> _Written problem_: All of the material below is to be repeated exactly.
──────── Given information ────────
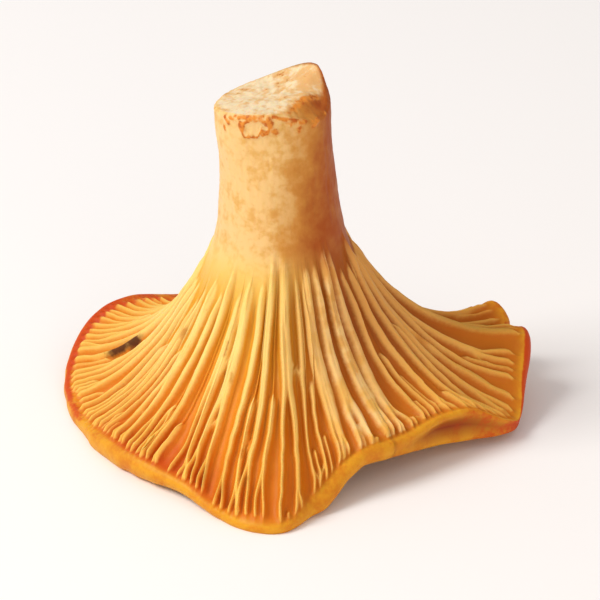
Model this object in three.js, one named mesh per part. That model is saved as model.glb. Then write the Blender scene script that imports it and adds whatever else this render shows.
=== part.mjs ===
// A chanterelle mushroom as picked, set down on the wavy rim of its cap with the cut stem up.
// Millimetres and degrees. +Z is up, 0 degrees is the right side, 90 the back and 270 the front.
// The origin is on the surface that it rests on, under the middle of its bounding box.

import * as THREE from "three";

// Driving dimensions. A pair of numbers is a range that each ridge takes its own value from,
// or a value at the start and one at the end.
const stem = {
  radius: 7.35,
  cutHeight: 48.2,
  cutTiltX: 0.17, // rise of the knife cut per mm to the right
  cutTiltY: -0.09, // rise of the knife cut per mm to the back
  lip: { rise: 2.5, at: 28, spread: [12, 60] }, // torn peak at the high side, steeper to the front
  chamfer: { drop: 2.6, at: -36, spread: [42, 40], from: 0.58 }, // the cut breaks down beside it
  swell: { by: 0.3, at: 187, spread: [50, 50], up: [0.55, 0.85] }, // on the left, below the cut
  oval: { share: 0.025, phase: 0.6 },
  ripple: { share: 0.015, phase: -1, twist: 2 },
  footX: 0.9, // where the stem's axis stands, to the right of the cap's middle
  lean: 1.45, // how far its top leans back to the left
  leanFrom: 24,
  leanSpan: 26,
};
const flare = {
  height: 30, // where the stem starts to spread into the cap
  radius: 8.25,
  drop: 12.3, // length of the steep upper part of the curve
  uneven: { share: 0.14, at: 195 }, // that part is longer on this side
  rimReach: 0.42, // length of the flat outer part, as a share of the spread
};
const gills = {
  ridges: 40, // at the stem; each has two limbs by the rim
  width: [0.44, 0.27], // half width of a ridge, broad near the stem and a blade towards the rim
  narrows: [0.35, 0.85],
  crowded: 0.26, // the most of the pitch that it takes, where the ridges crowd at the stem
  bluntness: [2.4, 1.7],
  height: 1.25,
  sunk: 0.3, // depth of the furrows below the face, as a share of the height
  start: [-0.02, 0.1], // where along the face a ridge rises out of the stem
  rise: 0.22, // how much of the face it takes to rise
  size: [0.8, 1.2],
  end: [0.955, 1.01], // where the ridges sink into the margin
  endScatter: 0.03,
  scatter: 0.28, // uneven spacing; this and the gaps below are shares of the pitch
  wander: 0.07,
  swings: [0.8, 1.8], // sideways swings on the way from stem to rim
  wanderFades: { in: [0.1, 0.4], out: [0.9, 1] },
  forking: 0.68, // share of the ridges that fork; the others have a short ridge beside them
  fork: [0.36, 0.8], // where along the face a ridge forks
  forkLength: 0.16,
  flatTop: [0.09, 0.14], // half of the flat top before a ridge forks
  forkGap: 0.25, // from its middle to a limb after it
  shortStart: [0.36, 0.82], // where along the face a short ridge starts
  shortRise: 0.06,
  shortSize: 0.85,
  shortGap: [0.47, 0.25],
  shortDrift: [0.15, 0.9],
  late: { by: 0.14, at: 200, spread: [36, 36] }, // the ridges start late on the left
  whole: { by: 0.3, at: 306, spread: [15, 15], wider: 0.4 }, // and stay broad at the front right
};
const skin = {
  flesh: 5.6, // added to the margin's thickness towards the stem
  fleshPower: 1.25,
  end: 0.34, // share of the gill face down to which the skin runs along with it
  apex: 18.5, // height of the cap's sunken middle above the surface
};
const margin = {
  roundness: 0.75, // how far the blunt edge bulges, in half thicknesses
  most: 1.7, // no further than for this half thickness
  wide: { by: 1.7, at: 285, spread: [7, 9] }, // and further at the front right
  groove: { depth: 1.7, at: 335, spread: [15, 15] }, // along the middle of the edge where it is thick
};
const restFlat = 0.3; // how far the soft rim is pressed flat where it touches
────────
> _Exercise solution_:
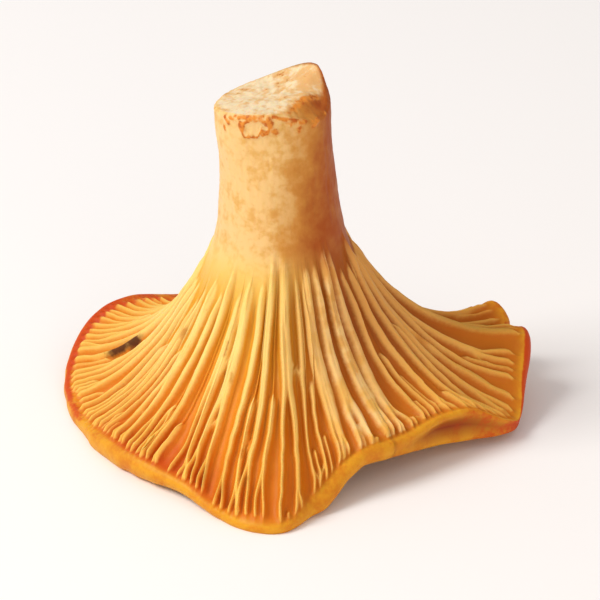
Model this object in three.js, one named mesh per part. That model is saved as model.glb. Then write the Blender scene script that imports it and adds whatever else this render shows.
=== part.mjs ===
// A chanterelle mushroom as picked, set down on the wavy rim of its cap with the cut stem up.
// Millimetres and degrees. +Z is up, 0 degrees is the right side, 90 the back and 270 the front.
// The origin is on the surface that it rests on, under the middle of its bounding box.

import * as THREE from "three";

// Driving dimensions. A pair of numbers is a range that each ridge takes its own value from,
// or a value at the start and one at the end.
const stem = {
  radius: 7.35,
  cutHeight: 48.2,
  cutTiltX: 0.17, // rise of the knife cut per mm to the right
  cutTiltY: -0.09, // rise of the knife cut per mm to the back
  lip: { rise: 2.5, at: 28, spread: [12, 60] }, // torn peak at the high side, steeper to the front
  chamfer: { drop: 2.6, at: -36, spread: [42, 40], from: 0.58 }, // the cut breaks down beside it
  swell: { by: 0.3, at: 187, spread: [50, 50], up: [0.55, 0.85] }, // on the left, below the cut
  oval: { share: 0.025, phase: 0.6 },
  ripple: { share: 0.015, phase: -1, twist: 2 },
  footX: 0.9, // where the stem's axis stands, to the right of the cap's middle
  lean: 1.45, // how far its top leans back to the left
  leanFrom: 24,
  leanSpan: 26,
};
const flare = {
  height: 30, // where the stem starts to spread into the cap
  radius: 8.25,
  drop: 12.3, // length of the steep upper part of the curve
  uneven: { share: 0.14, at: 195 }, // that part is longer on this side
  rimReach: 0.42, // length of the flat outer part, as a share of the spread
};
const gills = {
  ridges: 40, // at the stem; each has two limbs by the rim
  width: [0.44, 0.27], // half width of a ridge, broad near the stem and a blade towards the rim
  narrows: [0.35, 0.85],
  crowded: 0.26, // the most of the pitch that it takes, where the ridges crowd at the stem
  bluntness: [2.4, 1.7],
  height: 1.25,
  sunk: 0.3, // depth of the furrows below the face, as a share of the height
  start: [-0.02, 0.1], // where along the face a ridge rises out of the stem
  rise: 0.22, // how much of the face it takes to rise
  size: [0.8, 1.2],
  end: [0.955, 1.01], // where the ridges sink into the margin
  endScatter: 0.03,
  scatter: 0.28, // uneven spacing; this and the gaps below are shares of the pitch
  wander: 0.07,
  swings: [0.8, 1.8], // sideways swings on the way from stem to rim
  wanderFades: { in: [0.1, 0.4], out: [0.9, 1] },
  forking: 0.68, // share of the ridges that fork; the others have a short ridge beside them
  fork: [0.36, 0.8], // where along the face a ridge forks
  forkLength: 0.16,
  flatTop: [0.09, 0.14], // half of the flat top before a ridge forks
  forkGap: 0.25, // from its middle to a limb after it
  shortStart: [0.36, 0.82], // where along the face a short ridge starts
  shortRise: 0.06,
  shortSize: 0.85,
  shortGap: [0.47, 0.25],
  shortDrift: [0.15, 0.9],
  late: { by: 0.14, at: 200, spread: [36, 36] }, // the ridges start late on the left
  whole: { by: 0.3, at: 306, spread: [15, 15], wider: 0.4 }, // and stay broad at the front right
};
const skin = {
  flesh: 5.6, // added to the margin's thickness towards the stem
  fleshPower: 1.25,
  end: 0.34, // share of the gill face down to which the skin runs along with it
  apex: 18.5, // height of the cap's sunken middle above the surface
};
const margin = {
  roundness: 0.75, // how far the blunt edge bulges, in half thicknesses
  most: 1.7, // no further than for this half thickness
  wide: { by: 1.7, at: 285, spread: [7, 9] }, // and further at the front right
  groove: { depth: 1.7, at: 335, spread: [15, 15] }, // along the middle of the edge where it is thick
};
const restFlat = 0.3; // how far the soft rim is pressed flat where it touches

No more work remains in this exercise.